> _WHAT IS EXPECTED_: Print the lines beginning with the one that contains "return fillet(corners, card_corner)" and ending with the one that contains "bpy.context.scene.collection.objects.link(empty)", exactly, both included, and no other lines.

Extracted data entries

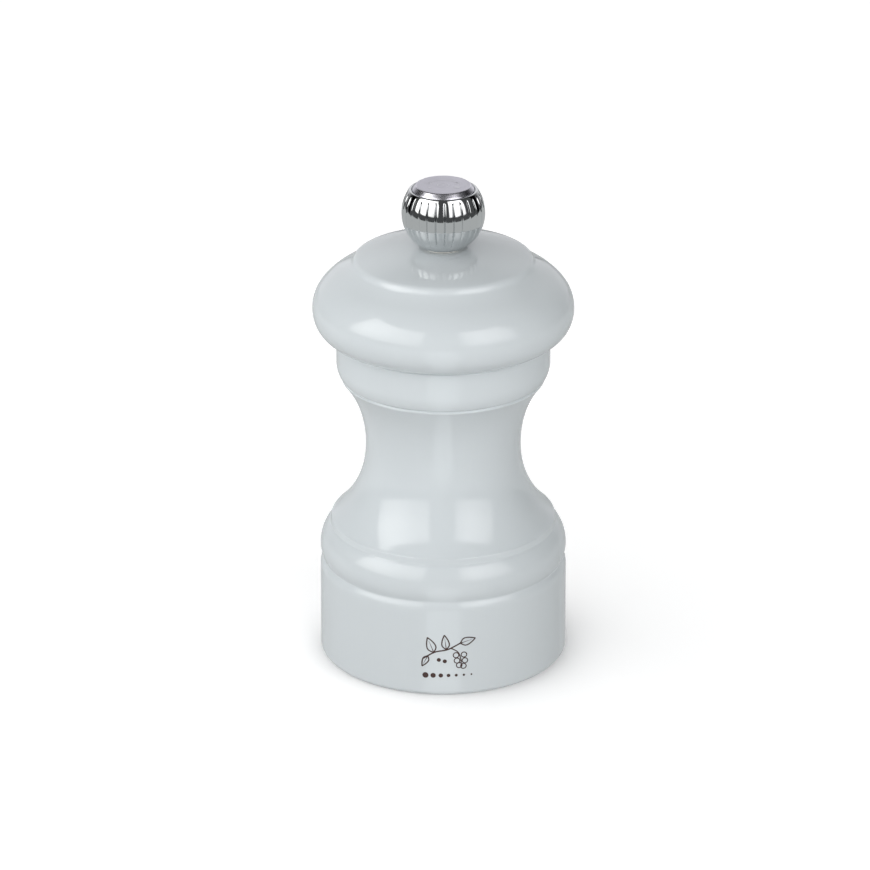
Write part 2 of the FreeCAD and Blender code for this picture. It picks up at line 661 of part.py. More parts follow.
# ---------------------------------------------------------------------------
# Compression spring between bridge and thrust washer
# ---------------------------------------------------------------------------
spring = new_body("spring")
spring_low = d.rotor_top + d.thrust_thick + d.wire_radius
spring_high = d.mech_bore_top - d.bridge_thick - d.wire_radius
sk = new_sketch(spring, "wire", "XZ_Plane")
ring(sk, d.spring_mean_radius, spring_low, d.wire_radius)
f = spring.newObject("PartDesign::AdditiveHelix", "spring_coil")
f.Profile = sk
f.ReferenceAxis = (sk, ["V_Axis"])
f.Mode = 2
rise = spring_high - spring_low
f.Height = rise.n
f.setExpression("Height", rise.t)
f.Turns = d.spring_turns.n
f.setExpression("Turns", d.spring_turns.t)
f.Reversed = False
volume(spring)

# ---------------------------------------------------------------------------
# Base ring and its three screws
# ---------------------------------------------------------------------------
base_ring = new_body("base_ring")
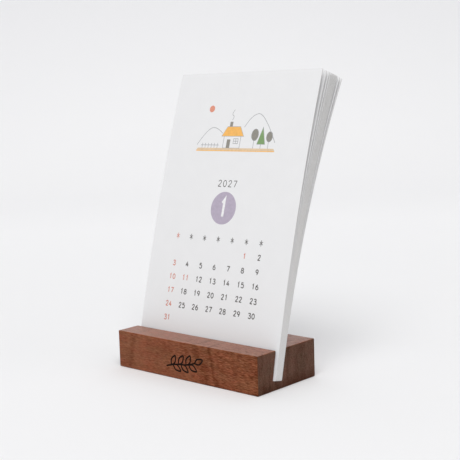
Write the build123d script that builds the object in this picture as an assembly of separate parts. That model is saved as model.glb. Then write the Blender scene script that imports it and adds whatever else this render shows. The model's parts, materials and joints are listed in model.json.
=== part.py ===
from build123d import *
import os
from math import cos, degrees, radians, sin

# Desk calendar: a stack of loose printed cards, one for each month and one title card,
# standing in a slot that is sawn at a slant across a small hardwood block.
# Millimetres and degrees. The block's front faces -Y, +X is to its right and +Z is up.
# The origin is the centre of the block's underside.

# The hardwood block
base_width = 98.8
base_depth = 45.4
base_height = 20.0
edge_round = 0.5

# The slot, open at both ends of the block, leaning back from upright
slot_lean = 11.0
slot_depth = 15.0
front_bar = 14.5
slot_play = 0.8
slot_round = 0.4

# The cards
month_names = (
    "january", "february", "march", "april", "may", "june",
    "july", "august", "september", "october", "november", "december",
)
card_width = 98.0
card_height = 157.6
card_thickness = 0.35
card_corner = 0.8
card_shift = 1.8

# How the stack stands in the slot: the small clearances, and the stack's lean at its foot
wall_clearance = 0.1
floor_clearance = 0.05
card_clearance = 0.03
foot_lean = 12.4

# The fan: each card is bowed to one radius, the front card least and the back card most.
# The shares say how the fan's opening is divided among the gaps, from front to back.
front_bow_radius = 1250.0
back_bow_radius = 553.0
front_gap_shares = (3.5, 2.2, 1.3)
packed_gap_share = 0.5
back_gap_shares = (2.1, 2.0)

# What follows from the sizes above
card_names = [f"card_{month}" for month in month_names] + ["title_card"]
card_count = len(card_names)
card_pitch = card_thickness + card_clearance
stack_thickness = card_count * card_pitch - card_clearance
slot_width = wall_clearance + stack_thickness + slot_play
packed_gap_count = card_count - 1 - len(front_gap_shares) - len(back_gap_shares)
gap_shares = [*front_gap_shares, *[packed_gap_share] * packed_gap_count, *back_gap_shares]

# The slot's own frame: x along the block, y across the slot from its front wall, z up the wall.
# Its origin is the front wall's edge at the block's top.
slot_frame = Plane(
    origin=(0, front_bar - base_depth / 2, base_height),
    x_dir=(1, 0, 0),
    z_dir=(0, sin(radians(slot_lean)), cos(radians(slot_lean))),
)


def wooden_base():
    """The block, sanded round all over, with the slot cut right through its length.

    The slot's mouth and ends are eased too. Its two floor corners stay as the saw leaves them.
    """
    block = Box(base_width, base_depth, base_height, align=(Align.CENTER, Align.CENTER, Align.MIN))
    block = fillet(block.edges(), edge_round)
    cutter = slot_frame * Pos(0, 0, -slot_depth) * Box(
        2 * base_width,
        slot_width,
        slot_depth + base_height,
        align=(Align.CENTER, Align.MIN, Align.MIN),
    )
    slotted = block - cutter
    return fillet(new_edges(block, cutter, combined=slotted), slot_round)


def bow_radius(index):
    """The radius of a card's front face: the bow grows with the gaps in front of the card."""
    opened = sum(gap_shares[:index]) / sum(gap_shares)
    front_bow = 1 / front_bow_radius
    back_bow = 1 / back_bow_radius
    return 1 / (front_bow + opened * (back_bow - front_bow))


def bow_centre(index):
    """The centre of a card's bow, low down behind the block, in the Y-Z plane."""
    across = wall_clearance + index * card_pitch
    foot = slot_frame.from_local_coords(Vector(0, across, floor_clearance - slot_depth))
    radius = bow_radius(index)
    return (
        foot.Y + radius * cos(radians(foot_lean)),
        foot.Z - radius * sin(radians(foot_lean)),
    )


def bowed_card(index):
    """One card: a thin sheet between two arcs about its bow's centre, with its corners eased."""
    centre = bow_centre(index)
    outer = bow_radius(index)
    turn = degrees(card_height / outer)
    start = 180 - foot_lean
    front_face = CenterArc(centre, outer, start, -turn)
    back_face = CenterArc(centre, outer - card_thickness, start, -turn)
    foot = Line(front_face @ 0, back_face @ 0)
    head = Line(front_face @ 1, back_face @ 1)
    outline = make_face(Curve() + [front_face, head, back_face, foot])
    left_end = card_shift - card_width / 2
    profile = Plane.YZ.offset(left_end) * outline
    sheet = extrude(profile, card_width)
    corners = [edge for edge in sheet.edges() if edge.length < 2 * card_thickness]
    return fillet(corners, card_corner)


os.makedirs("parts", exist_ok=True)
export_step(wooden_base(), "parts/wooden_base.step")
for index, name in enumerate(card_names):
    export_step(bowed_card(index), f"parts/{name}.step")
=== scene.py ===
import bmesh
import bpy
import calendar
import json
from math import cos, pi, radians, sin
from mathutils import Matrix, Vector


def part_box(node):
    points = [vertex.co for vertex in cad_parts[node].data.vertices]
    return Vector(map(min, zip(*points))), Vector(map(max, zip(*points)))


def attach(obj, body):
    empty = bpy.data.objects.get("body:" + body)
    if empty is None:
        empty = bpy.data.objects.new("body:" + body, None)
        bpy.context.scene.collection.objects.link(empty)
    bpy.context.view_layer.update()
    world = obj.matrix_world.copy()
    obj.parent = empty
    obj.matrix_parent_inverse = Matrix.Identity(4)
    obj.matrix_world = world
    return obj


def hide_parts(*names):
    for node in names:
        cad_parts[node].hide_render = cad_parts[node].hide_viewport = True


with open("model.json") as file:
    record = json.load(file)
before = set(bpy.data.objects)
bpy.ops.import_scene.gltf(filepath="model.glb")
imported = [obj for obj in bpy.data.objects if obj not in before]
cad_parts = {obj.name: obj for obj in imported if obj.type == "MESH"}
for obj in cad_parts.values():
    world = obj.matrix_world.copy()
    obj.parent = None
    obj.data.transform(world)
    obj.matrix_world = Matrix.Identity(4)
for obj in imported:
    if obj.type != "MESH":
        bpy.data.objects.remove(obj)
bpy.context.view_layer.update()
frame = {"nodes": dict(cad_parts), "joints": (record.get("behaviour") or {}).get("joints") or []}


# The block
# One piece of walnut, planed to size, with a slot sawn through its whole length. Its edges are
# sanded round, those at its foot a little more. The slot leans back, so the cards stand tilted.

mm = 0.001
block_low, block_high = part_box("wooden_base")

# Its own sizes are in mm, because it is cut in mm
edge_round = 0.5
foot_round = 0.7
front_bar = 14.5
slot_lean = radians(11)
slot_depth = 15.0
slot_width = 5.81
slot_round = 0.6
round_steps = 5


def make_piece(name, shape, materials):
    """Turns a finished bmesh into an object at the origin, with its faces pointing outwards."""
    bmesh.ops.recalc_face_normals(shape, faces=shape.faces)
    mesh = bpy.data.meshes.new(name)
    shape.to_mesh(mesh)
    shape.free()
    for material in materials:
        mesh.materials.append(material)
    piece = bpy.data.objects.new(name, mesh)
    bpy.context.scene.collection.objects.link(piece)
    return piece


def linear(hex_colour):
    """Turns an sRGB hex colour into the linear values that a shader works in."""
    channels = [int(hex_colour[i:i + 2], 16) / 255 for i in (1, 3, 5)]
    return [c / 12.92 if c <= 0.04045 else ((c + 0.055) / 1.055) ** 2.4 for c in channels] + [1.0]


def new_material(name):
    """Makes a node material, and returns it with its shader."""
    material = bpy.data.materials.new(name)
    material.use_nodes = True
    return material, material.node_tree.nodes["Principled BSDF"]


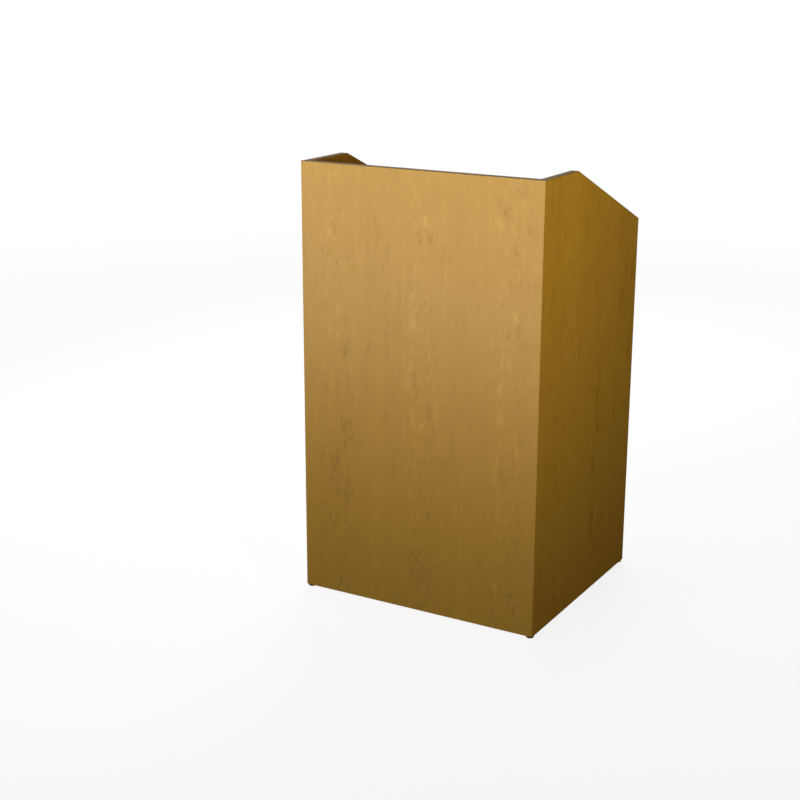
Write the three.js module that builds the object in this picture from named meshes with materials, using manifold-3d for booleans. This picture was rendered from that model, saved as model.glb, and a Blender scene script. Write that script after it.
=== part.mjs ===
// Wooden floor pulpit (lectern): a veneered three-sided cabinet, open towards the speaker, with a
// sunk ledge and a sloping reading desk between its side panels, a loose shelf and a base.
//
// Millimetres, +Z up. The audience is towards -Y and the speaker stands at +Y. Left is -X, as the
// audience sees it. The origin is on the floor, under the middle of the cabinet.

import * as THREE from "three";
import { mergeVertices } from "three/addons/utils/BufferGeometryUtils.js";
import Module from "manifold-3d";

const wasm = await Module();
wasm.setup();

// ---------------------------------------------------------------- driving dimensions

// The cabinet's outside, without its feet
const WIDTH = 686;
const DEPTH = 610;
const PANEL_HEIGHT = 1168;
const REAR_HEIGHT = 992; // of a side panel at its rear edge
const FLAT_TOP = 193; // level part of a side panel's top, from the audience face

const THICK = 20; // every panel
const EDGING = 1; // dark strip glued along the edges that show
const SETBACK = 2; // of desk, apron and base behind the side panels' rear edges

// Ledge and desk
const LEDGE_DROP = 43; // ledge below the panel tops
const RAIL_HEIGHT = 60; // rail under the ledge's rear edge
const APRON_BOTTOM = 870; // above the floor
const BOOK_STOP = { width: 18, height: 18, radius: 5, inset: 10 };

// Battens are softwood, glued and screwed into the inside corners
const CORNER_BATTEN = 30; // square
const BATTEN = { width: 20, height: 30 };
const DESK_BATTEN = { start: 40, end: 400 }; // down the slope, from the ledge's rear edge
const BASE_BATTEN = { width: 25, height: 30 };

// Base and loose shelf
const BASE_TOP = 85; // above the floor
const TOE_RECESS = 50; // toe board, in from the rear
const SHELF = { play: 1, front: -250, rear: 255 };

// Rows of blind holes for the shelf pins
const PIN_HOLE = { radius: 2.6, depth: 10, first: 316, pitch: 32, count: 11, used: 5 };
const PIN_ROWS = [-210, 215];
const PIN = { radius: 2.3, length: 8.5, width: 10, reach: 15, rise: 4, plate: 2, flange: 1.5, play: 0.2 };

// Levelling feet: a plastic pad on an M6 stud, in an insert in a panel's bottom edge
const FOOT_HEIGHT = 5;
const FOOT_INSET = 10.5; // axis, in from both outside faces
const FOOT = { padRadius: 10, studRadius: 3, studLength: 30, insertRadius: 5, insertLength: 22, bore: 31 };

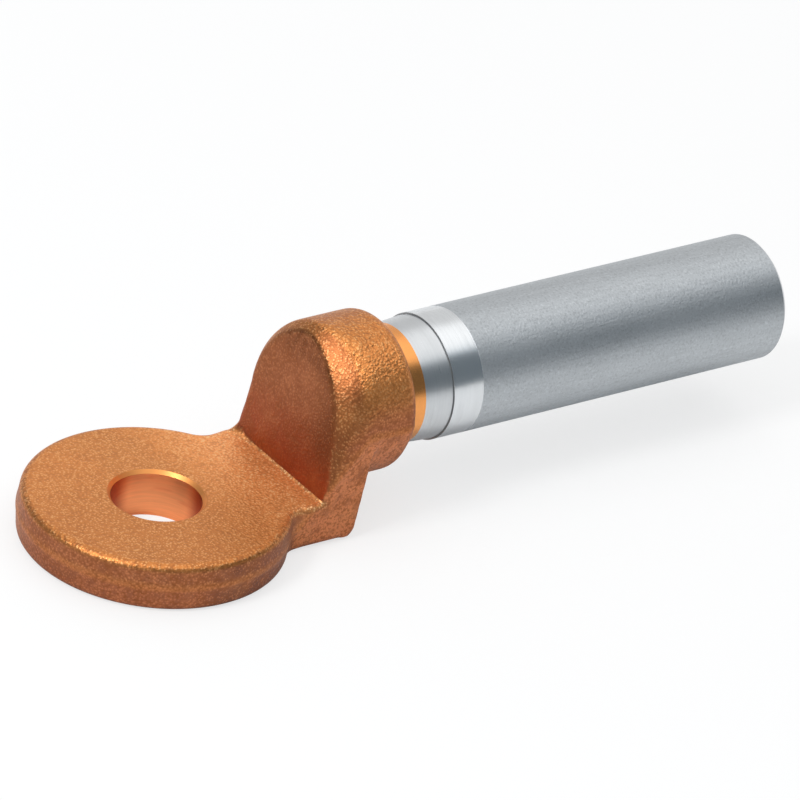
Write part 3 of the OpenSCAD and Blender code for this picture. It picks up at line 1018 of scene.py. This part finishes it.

> _RESPONSE TO THE TASK_:
    return fillet(corners, card_corner)


os.makedirs("parts", exist_ok=True)
export_step(wooden_base(), "parts/wooden_base.step")
for index, name in enumerate(card_names):
    export_step(bowed_card(index), f"parts/{name}.step")
=== scene.py ===
import bmesh
import bpy
import calendar
import json
from math import cos, pi, radians, sin
from mathutils import Matrix, Vector


def part_box(node):
    points = [vertex.co for vertex in cad_parts[node].data.vertices]
    return Vector(map(min, zip(*points))), Vector(map(max, zip(*points)))


def attach(obj, body):
    empty = bpy.data.objects.get("body:" + body)
    if empty is None:
        empty = bpy.data.objects.new("body:" + body, None)
        bpy.context.scene.collection.objects.link(empty)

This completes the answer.